=== RAW RECORDS ===

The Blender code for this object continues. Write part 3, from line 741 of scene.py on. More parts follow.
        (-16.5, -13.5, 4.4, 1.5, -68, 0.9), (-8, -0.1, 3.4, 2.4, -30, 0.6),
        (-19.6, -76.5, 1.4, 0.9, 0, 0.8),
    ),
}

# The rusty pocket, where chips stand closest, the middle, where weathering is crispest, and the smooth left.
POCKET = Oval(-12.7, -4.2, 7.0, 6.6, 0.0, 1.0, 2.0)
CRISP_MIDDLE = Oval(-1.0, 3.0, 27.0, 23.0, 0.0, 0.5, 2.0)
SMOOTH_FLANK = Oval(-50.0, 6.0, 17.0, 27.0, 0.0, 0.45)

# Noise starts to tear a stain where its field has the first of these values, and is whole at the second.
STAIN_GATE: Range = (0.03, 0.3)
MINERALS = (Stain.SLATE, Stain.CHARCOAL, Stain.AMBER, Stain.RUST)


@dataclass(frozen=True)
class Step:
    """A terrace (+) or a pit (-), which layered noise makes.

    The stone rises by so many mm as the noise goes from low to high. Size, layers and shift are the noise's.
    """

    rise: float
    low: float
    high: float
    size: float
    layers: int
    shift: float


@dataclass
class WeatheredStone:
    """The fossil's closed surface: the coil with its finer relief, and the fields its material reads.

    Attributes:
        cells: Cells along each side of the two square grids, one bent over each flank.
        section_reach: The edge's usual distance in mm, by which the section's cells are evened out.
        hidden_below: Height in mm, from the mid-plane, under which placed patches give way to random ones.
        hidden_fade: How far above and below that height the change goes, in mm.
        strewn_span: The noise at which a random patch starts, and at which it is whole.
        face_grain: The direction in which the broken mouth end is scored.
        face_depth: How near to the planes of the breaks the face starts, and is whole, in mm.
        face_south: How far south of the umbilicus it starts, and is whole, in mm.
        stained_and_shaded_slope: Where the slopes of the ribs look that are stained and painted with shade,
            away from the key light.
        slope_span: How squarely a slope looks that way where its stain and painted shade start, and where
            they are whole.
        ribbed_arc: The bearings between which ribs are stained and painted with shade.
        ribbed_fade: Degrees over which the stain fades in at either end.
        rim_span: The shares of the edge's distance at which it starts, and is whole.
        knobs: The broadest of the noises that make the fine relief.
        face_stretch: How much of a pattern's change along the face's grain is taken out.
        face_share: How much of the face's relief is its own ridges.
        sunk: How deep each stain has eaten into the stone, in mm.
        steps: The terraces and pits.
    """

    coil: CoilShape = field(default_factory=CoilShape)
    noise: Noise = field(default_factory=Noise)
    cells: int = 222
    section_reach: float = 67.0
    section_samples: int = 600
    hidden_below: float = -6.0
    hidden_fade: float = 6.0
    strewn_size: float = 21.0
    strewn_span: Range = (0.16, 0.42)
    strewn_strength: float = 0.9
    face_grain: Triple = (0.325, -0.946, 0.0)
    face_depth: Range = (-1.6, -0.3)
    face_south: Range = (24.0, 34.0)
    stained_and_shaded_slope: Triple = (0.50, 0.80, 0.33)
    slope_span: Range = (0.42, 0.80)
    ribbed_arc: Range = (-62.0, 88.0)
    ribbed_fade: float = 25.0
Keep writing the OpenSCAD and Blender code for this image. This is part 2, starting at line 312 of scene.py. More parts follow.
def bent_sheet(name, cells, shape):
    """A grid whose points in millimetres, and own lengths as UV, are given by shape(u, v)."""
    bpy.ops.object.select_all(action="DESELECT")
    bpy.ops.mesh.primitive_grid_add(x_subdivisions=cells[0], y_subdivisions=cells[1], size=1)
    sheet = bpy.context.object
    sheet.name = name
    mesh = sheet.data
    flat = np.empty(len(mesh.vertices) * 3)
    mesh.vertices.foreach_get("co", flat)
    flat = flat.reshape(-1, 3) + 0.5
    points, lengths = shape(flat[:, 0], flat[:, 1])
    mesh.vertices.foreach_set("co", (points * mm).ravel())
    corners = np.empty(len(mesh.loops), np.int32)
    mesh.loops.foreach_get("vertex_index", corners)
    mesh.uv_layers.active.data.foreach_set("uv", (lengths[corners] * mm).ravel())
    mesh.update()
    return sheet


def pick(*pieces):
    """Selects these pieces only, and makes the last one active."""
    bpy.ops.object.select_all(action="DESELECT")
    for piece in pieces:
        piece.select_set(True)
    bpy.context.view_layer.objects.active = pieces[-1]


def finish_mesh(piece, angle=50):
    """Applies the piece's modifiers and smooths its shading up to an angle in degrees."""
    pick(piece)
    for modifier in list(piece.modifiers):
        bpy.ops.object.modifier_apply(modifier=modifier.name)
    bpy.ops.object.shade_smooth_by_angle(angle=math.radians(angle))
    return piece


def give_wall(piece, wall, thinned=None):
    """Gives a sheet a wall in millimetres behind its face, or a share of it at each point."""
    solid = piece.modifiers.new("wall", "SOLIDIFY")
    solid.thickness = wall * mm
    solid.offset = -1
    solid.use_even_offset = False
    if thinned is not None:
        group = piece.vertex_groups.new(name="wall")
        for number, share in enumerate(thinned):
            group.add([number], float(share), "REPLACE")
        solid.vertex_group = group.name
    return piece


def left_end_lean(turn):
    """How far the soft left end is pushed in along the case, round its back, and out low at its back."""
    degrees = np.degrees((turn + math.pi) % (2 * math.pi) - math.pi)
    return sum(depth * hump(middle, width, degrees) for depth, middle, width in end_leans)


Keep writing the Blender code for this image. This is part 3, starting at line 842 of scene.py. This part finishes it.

===

### STATED TASK
Each record above should be repeated exactly as it appears.

### ANSWER TO THE PROBLEM
The Blender code for this object continues. Write part 3, from line 741 of scene.py on. More parts follow.
        (-16.5, -13.5, 4.4, 1.5, -68, 0.9), (-8, -0.1, 3.4, 2.4, -30, 0.6),
        (-19.6, -76.5, 1.4, 0.9, 0, 0.8),
    ),
}

# The rusty pocket, where chips stand closest, the middle, where weathering is crispest, and the smooth left.
POCKET = Oval(-12.7, -4.2, 7.0, 6.6, 0.0, 1.0, 2.0)
CRISP_MIDDLE = Oval(-1.0, 3.0, 27.0, 23.0, 0.0, 0.5, 2.0)
SMOOTH_FLANK = Oval(-50.0, 6.0, 17.0, 27.0, 0.0, 0.45)

# Noise starts to tear a stain where its field has the first of these values, and is whole at the second.
STAIN_GATE: Range = (0.03, 0.3)
MINERALS = (Stain.SLATE, Stain.CHARCOAL, Stain.AMBER, Stain.RUST)


@dataclass(frozen=True)
class Step:
    """A terrace (+) or a pit (-), which layered noise makes.

    The stone rises by so many mm as the noise goes from low to high. Size, layers and shift are the noise's.
    """

    rise: float
    low: float
    high: float
    size: float
    layers: int
    shift: float


@dataclass
class WeatheredStone:
    """The fossil's closed surface: the coil with its finer relief, and the fields its material reads.

    Attributes:
        cells: Cells along each side of the two square grids, one bent over each flank.
        section_reach: The edge's usual distance in mm, by which the section's cells are evened out.
        hidden_below: Height in mm, from the mid-plane, under which placed patches give way to random ones.
        hidden_fade: How far above and below that height the change goes, in mm.
        strewn_span: The noise at which a random patch starts, and at which it is whole.
        face_grain: The direction in which the broken mouth end is scored.
        face_depth: How near to the planes of the breaks the face starts, and is whole, in mm.
        face_south: How far south of the umbilicus it starts, and is whole, in mm.
        stained_and_shaded_slope: Where the slopes of the ribs look that are stained and painted with shade,
            away from the key light.
        slope_span: How squarely a slope looks that way where its stain and painted shade start, and where
            they are whole.
        ribbed_arc: The bearings between which ribs are stained and painted with shade.
        ribbed_fade: Degrees over which the stain fades in at either end.
        rim_span: The shares of the edge's distance at which it starts, and is whole.
        knobs: The broadest of the noises that make the fine relief.
        face_stretch: How much of a pattern's change along the face's grain is taken out.
        face_share: How much of the face's relief is its own ridges.
        sunk: How deep each stain has eaten into the stone, in mm.
        steps: The terraces and pits.
    """

    coil: CoilShape = field(default_factory=CoilShape)
    noise: Noise = field(default_factory=Noise)
    cells: int = 222
    section_reach: float = 67.0
    section_samples: int = 600
    hidden_below: float = -6.0
    hidden_fade: float = 6.0
    strewn_size: float = 21.0
    strewn_span: Range = (0.16, 0.42)
    strewn_strength: float = 0.9
    face_grain: Triple = (0.325, -0.946, 0.0)
    face_depth: Range = (-1.6, -0.3)
    face_south: Range = (24.0, 34.0)
    stained_and_shaded_slope: Triple = (0.50, 0.80, 0.33)
    slope_span: Range = (0.42, 0.80)
    ribbed_arc: Range = (-62.0, 88.0)
    ribbed_fade: float = 25.0
Keep writing the OpenSCAD and Blender code for this image. This is part 2, starting at line 312 of scene.py. More parts follow.
def bent_sheet(name, cells, shape):
    """A grid whose points in millimetres, and own lengths as UV, are given by shape(u, v)."""
    bpy.ops.object.select_all(action="DESELECT")
    bpy.ops.mesh.primitive_grid_add(x_subdivisions=cells[0], y_subdivisions=cells[1], size=1)
    sheet = bpy.context.object
    sheet.name = name
    mesh = sheet.data
    flat = np.empty(len(mesh.vertices) * 3)
    mesh.vertices.foreach_get("co", flat)
    flat = flat.reshape(-1, 3) + 0.5
    points, lengths = shape(flat[:, 0], flat[:, 1])
    mesh.vertices.foreach_set("co", (points * mm).ravel())
    corners = np.empty(len(mesh.loops), np.int32)
    mesh.loops.foreach_get("vertex_index", corners)
    mesh.uv_layers.active.data.foreach_set("uv", (lengths[corners] * mm).ravel())
    mesh.update()
    return sheet


def pick(*pieces):
    """Selects these pieces only, and makes the last one active."""
    bpy.ops.object.select_all(action="DESELECT")
    for piece in pieces:
        piece.select_set(True)
    bpy.context.view_layer.objects.active = pieces[-1]


def finish_mesh(piece, angle=50):
    """Applies the piece's modifiers and smooths its shading up to an angle in degrees."""
    pick(piece)
    for modifier in list(piece.modifiers):
        bpy.ops.object.modifier_apply(modifier=modifier.name)
    bpy.ops.object.shade_smooth_by_angle(angle=math.radians(angle))
    return piece


def give_wall(piece, wall, thinned=None):
    """Gives a sheet a wall in millimetres behind its face, or a share of it at each point."""
    solid = piece.modifiers.new("wall", "SOLIDIFY")
    solid.thickness = wall * mm
    solid.offset = -1
    solid.use_even_offset = False
    if thinned is not None:
        group = piece.vertex_groups.new(name="wall")
        for number, share in enumerate(thinned):
            group.add([number], float(share), "REPLACE")
        solid.vertex_group = group.name
    return piece


def left_end_lean(turn):
    """How far the soft left end is pushed in along the case, round its back, and out low at its back."""
    degrees = np.degrees((turn + math.pi) % (2 * math.pi) - math.pi)
    return sum(depth * hump(middle, width, degrees) for depth, middle, width in end_leans)


Keep writing the Blender code for this image. This is part 3, starting at line 842 of scene.py. This part finishes it.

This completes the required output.